Give the data again exactly, from its opening line through the line in which "PALACE_EAVE_R = 24.0" appears.

┄┄┄┄┄┄

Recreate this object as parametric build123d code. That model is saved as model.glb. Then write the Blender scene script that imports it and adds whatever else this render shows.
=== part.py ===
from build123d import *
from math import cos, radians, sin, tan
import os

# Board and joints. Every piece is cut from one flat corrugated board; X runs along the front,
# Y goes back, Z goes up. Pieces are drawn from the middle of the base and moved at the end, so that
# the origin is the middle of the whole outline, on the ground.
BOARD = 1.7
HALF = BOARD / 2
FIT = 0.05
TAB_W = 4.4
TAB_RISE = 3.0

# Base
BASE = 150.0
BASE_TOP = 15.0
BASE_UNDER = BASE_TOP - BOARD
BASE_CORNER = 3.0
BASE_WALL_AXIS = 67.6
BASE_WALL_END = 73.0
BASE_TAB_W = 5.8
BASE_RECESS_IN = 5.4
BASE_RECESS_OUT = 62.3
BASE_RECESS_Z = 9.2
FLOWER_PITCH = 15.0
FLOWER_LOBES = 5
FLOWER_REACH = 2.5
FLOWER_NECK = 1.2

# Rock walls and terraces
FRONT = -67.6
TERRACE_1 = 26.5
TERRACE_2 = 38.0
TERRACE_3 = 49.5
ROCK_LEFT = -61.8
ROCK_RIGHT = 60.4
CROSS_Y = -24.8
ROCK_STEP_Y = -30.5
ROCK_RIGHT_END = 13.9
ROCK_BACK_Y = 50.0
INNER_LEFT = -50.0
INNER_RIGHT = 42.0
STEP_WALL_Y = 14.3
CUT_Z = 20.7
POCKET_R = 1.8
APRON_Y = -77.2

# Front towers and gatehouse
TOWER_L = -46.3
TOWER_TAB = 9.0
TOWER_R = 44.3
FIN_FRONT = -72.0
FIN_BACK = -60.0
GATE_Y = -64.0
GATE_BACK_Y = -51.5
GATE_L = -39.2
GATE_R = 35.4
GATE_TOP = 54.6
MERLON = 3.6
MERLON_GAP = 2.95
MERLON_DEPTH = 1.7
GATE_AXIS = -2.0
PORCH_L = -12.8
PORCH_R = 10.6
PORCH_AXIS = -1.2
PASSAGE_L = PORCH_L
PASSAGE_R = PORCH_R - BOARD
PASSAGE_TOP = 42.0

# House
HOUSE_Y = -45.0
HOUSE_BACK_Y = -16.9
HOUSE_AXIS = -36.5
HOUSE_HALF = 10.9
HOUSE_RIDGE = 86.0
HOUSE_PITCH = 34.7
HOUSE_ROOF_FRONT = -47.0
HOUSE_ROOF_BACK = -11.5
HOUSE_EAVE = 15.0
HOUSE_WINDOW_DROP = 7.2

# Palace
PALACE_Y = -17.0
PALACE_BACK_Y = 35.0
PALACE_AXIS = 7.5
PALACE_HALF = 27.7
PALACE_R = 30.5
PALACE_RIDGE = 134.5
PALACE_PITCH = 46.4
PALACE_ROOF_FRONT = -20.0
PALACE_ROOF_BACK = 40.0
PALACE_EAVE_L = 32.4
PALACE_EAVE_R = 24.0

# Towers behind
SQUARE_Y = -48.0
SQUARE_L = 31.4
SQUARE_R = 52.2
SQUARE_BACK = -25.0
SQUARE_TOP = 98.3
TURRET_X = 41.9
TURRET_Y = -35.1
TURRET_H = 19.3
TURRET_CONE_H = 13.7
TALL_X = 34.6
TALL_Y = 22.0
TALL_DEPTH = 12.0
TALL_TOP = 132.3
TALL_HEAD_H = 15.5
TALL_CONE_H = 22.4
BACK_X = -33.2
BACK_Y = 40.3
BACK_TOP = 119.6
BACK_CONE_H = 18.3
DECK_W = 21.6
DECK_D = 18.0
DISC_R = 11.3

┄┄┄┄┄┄

▶ Written answer:
Recreate this object as parametric build123d code. That model is saved as model.glb. Then write the Blender scene script that imports it and adds whatever else this render shows.
=== part.py ===
from build123d import *
from math import cos, radians, sin, tan
import os

# Board and joints. Every piece is cut from one flat corrugated board; X runs along the front,
# Y goes back, Z goes up. Pieces are drawn from the middle of the base and moved at the end, so that
# the origin is the middle of the whole outline, on the ground.
BOARD = 1.7
HALF = BOARD / 2
FIT = 0.05
TAB_W = 4.4
TAB_RISE = 3.0

# Base
BASE = 150.0
BASE_TOP = 15.0
BASE_UNDER = BASE_TOP - BOARD
BASE_CORNER = 3.0
BASE_WALL_AXIS = 67.6
BASE_WALL_END = 73.0
BASE_TAB_W = 5.8
BASE_RECESS_IN = 5.4
BASE_RECESS_OUT = 62.3
BASE_RECESS_Z = 9.2
FLOWER_PITCH = 15.0
FLOWER_LOBES = 5
FLOWER_REACH = 2.5
FLOWER_NECK = 1.2

# Rock walls and terraces
FRONT = -67.6
TERRACE_1 = 26.5
TERRACE_2 = 38.0
TERRACE_3 = 49.5
ROCK_LEFT = -61.8
ROCK_RIGHT = 60.4
CROSS_Y = -24.8
ROCK_STEP_Y = -30.5
ROCK_RIGHT_END = 13.9
ROCK_BACK_Y = 50.0
INNER_LEFT = -50.0
INNER_RIGHT = 42.0
STEP_WALL_Y = 14.3
CUT_Z = 20.7
POCKET_R = 1.8
APRON_Y = -77.2

# Front towers and gatehouse
TOWER_L = -46.3
TOWER_TAB = 9.0
TOWER_R = 44.3
FIN_FRONT = -72.0
FIN_BACK = -60.0
GATE_Y = -64.0
GATE_BACK_Y = -51.5
GATE_L = -39.2
GATE_R = 35.4
GATE_TOP = 54.6
MERLON = 3.6
MERLON_GAP = 2.95
MERLON_DEPTH = 1.7
GATE_AXIS = -2.0
PORCH_L = -12.8
PORCH_R = 10.6
PORCH_AXIS = -1.2
PASSAGE_L = PORCH_L
PASSAGE_R = PORCH_R - BOARD
PASSAGE_TOP = 42.0

# House
HOUSE_Y = -45.0
HOUSE_BACK_Y = -16.9
HOUSE_AXIS = -36.5
HOUSE_HALF = 10.9
HOUSE_RIDGE = 86.0
HOUSE_PITCH = 34.7
HOUSE_ROOF_FRONT = -47.0
HOUSE_ROOF_BACK = -11.5
HOUSE_EAVE = 15.0
HOUSE_WINDOW_DROP = 7.2

# Palace
PALACE_Y = -17.0
PALACE_BACK_Y = 35.0
PALACE_AXIS = 7.5
PALACE_HALF = 27.7
PALACE_R = 30.5
PALACE_RIDGE = 134.5
PALACE_PITCH = 46.4
PALACE_ROOF_FRONT = -20.0
PALACE_ROOF_BACK = 40.0
PALACE_EAVE_L = 32.4
PALACE_EAVE_R = 24.0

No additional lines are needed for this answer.